Re: [PATCH v4 -rcu 1/4] rcu/segcblist: Do not depend on rcl->len to store the segcb len during merge
From: Paul E. McKenney
Date:  Fri Aug 28 2020 - 10:19:00 EST
On Thu, Aug 27, 2020 at 06:55:18PM -0400, Joel Fernandes wrote:
> On Wed, Aug 26, 2020 at 07:20:28AM -0700, Paul E. McKenney wrote:
> [...]
> > > > Or better yet, please see below, which should allow getting rid of both
> > > > of them.
> > > > 
> > > > >  	rcu_segcblist_extract_done_cbs(src_rsclp, &donecbs);
> > > > >  	rcu_segcblist_extract_pend_cbs(src_rsclp, &pendcbs);
> > > > > -	rcu_segcblist_insert_count(dst_rsclp, &donecbs);
> > > > > +
> > > > > +	rcu_segcblist_add_len(dst_rsclp, src_len);
> > > > >  	rcu_segcblist_insert_done_cbs(dst_rsclp, &donecbs);
> > > > >  	rcu_segcblist_insert_pend_cbs(dst_rsclp, &pendcbs);
> > > > 
> > > > Rather than adding the blank lines, why not have the rcu_cblist structures
> > > > carry the lengths?  You are already adjusting one of the two call sites
> > > > that care (rcu_do_batch()), and the other is srcu_invoke_callbacks().
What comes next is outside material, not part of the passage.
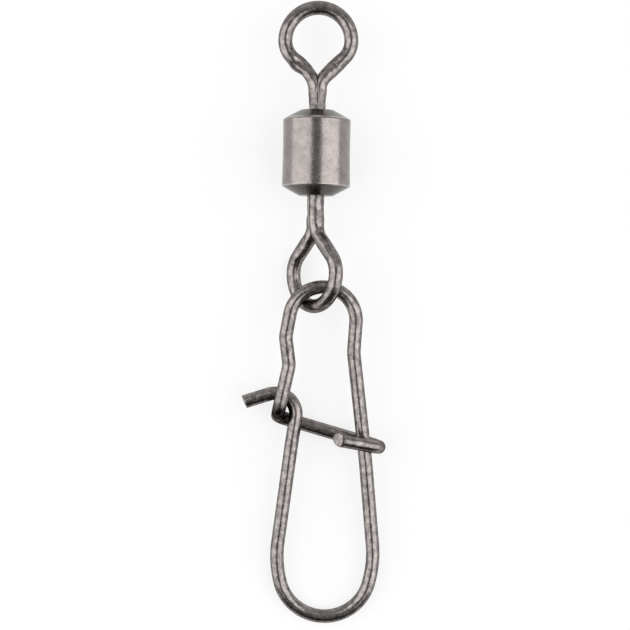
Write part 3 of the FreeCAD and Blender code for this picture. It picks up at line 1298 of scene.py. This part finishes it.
@dataclass(frozen=True)
class Studio:
    """The pale floor, the soft light and the camera of the photograph."""

    floor_height: float = -2.59 * MM
    floor_width: float = 3.0
    floor_colour: str = "#FDFDFD"
    floor_glow: float = 0.76
    room_top: float = 0.23
    room_far: float = 0.85
    room_near: float = 0.05
    room_reach: float = 0.8
    softboxes: tuple[Softbox, ...] = (
        Softbox("left_softbox", azimuth=183.0, from_vertical=54.5, width=0.9, brightness=1.8),
        Softbox("right_softbox", azimuth=-9.0, from_vertical=50.0, width=0.8, brightness=2.07),
    )
    photo_pixels: int = 630
    pixel: float = 0.075 * MM
    camera_height: float = 150.0 * MM
    camera_over: tuple[float, float] = (0.0947 * MM, -20.566 * MM)
    camera_roll: float = 0.964
    sensor: float = 36.0
    nearest: float = 10.0 * MM
    furthest: float = 10.0

    def build(self) -> None:
        """Builds the floor, the room, the lights and the camera."""
        self._floor()
        self._room()
        for softbox in self.softboxes:
            softbox.build(Vector((0.0, self.camera_over[1], 0.0)))
        self._camera()

    def _floor(self) -> None:
        """A matt pale sheet, brought to white behind the object while it keeps its shadow."""
        half = self.floor_width / 2
        low = self.floor_height
        mesh = bpy.data.meshes.new("floor")
        mesh.from_pydata([(-half, -half, low), (half, -half, low), (half, half, low),
                          (-half, half, low)], [], [(0, 1, 2, 3)])
        made = bpy.data.materials.new("white_card_matt")
        tree = empty_tree(made)
        card = add_node(tree, "ShaderNodeBsdfDiffuse", None, {"Color": linear(self.floor_colour)})
        white = add_node(tree, "ShaderNodeEmission", None, {"Strength": 1.0})
        rays = add_node(tree, "ShaderNodeLightPath").outputs
        share = rays["Is Camera Ray"]
        for operation, other in (
            ("MAXIMUM", rays["Is Glossy Ray"]),
            ("MAXIMUM", rays["Is Transmission Ray"]),
            ("MULTIPLY", self.floor_glow),
        ):
            share = add_node(tree, "ShaderNodeMath", {"operation": operation},
                             {0: share, 1: other}).outputs[0]
        both = add_node(tree, "ShaderNodeMixShader", None, {
            "Fac": share,
            1: card.outputs["BSDF"],
            2: white.outputs["Emission"],
        })
        add_node(tree, "ShaderNodeOutputMaterial", None, {"Surface": both.outputs["Shader"]})
        mesh.materials.append(made)
        placed("floor", mesh)

    def _room(self) -> None:
        """A dim room: darker towards the snap's end, lighter towards the line's end."""
        world = bpy.data.worlds.new("studio_room")
        tree = empty_tree(world)
        way = add_node(tree, "ShaderNodeTexCoord")
        parts = add_node(tree, "ShaderNodeSeparateXYZ", None, {0: way.outputs["Generated"]})
        near, far = (
            add_node(tree, "ShaderNodeMapRange", None, {
                "Value": parts.outputs["Y"],
                "From Min": low,
                "From Max": high,
                "To Min": at_low,
                "To Max": at_high,
            }).outputs["Result"]
            for low, high, at_low, at_high in (
                (-self.room_reach, 0.0, self.room_near, self.room_top),
                (0.0, self.room_reach, 0.0, self.room_far - self.room_top),
            )
        )
        level = add_node(tree, "ShaderNodeMath", {"operation": "ADD"}, {0: near, 1: far})
        walls = add_node(tree, "ShaderNodeBackground", None, {"Strength": level.outputs[0]})
        add_node(tree, "ShaderNodeOutputWorld", None, {"Surface": walls.outputs["Background"]})
        bpy.context.scene.world = world

    def _camera(self) -> None:
        """The camera looks straight down, its frame as wide as the photograph's pixels at z 0."""
        data = bpy.data.cameras.new("camera")
        data.sensor_width = self.sensor
        data.lens = self.sensor * self.camera_height / (self.photo_pixels * self.pixel)
        data.clip_start = self.nearest
        data.clip_end = self.furthest
        camera = placed("camera", data)
        camera.location = (*self.camera_over, self.camera_height)
        camera.rotation_euler = (0.0, 0.0, math.radians(self.camera_roll))
        bpy.context.scene.camera = camera


@dataclass(frozen=True)
class SnapSwivel:
    """The whole part: which piece is built from what, and which body and finish it has."""

    sizes: SwivelSizes = SwivelSizes()
    tube_finish: BlackNickel = BlackNickel("black_nickel_on_tumbled_brass", pit_tone=0.3,
                                           scratch_tone=0.7)
    wire_finish: BlackNickel = BlackNickel(
        "black_nickel_on_drawn_steel", plating="#9A9390", clouded="#6E6A6A", edge_tint="#A6A2A0",
        grain_depth=0.003 * MM, cloud=Lumps(0.4 * MM, 3.0, 0.55), dent=Lumps(0.5 * MM),
        dent_depth=0.026 * MM, pit_share=0.2, pit_tone=0.6, stretch=1.4, follows_wire=True)
    collar_finish: TurnedBrass = TurnedBrass("turned_brass")
    # Flattened heels, the pinched neck, a nick, and two dents beside the seam
    line_eye_marks: tuple[ToolMark | Squeeze, ...] = (
        Squeeze((-1.2 * MM, -1.95 * MM, 0.0), 0.75 * MM, 0.18),
        Squeeze((1.2 * MM, -1.95 * MM, 0.0), 0.75 * MM, 0.08),
        ToolMark((-1.45 * MM, -2.85 * MM, 0.0), 0.45 * MM, 0.23 * MM),
        ToolMark((1.3 * MM, -1.9 * MM, 0.45 * MM), 0.16 * MM, 0.06 * MM),
        ToolMark((-0.2 * MM, -4.2 * MM, 0.6 * MM), 0.2 * MM, 0.06 * MM),
        ToolMark((0.25 * MM, -4.75 * MM, 0.55 * MM), 0.16 * MM, 0.05 * MM),
    )
    # Flattened heels, and a dent beside the seam
    snap_eye_marks: tuple[ToolMark | Squeeze, ...] = (
        Squeeze((-1.2 * MM, -1.95 * MM, 0.0), 0.75 * MM, 0.08),
        Squeeze((1.2 * MM, -1.95 * MM, 0.0), 0.75 * MM, 0.12),
        ToolMark((0.35 * MM, -4.4 * MM, 0.5 * MM), 0.18 * MM, 0.05 * MM),
    )

    def build(self) -> None:
        """Builds every piece, dresses it and hands it to its body."""
        tube = self.tube_finish.material()
        wire = self.wire_finish.material()
        brass = self.collar_finish.material()
        line_eye = SwivelEye(self.sizes, EyeEnd.LINE, seam_shut=0.85, marks=self.line_eye_marks)
        snap_eye = SwivelEye(self.sizes, EyeEnd.SNAP, hammered=0.3, hammer_depth=0.02 * MM,
                             hammer_turn=1.0, marks=self.snap_eye_marks)
        self._dress(Barrel(self.sizes).build(), tube, "barrel", "barrel", "barrel_plating")
        for eye, body, node in ((line_eye, "line_eye", "upper_eye"),
                                (snap_eye, "snap_eye", "lower_eye")):
            self._dress(eye.build_wire(), wire, body, node, "eye_wire")
            self._dress(eye.build_head(), wire, body, node, "eye_wire")
        snap = HookedSnap(self.sizes).build()
        self._dress(snap, wire, "snap", "snap_wire", "snap_spring_wire")
        for name in ("upper_collar", "lower_collar"):
            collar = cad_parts[name]
            collar.data.materials.clear()
            collar.data.materials.append(brass)
            log.info("%s: CAD node in turned brass", name)

    @staticmethod
    def _dress(piece: bpy.types.Object, finish: bpy.types.Material, body: str, node: str,
               slot: str) -> None:
        """Gives a piece what makes it part of the model.

        Args:
            piece: the piece.
            finish: its material.
            body: the body that it moves with.
            node: the CAD node that it stands for.
            slot: the record's material slot; it is not used.
        """
        piece.data.materials.append(finish)
        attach(piece, body)
        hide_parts(node)
        log.info("%s: %d faces, on body %s", piece.name, len(piece.data.polygons), body)


def main() -> None:
    """Builds the studio and the swivel."""
    logging.basicConfig(level=logging.INFO, format="%(name)s: %(message)s")
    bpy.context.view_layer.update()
    scene = bpy.context.scene
    scene.view_settings.view_transform = "Standard"
    SnapSwivel().build()
    Studio().build()


if __name__ == "__main__":
    main()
> > > > That should shorten this function a bit more.  And make callback handling
> > > > much more approachable, I suspect.
> > > 
> > > Sorry, I did not understand. The rcu_cblist structure already has a length
> > > field. I do modify rcu_segcblist_extract_done_cbs() and
> > > rcu_segcblist_extract_pend_cbs() to carry the length already, in a later
> > > patch.
> > > 
> > > Just to emphasize, this patch is just a small refactor to avoid an issue in
> > > later patches. It aims to keep current functionality unchanged.
> > 
> > True enough.  I am just suggesting that an equally small refactor in
> > a slightly different direction should get to a better place.  The key
> > point enabling this slightly different direction is that this code is
> > an exception to the "preserve ->cblist.len" rule because it is invoked
> > only from the CPU hotplug code.
> > 
> > So you could use the rcu_cblist .len field to update the ->cblist.len
> > field, thus combining the _cbs and _count updates.  One thing that helps
> > is that setting th e rcu_cblist .len field doesn't hurt the other use
> > cases that require careful handling of ->cblist.len.
> 
> Thank you for the ideas. I am trying something like this on top of this
> series based on the ideas. One thing I concerned a bit is if getting rid of
> the rcu_segcblist_xchg_len() function (which has memory barriers in them)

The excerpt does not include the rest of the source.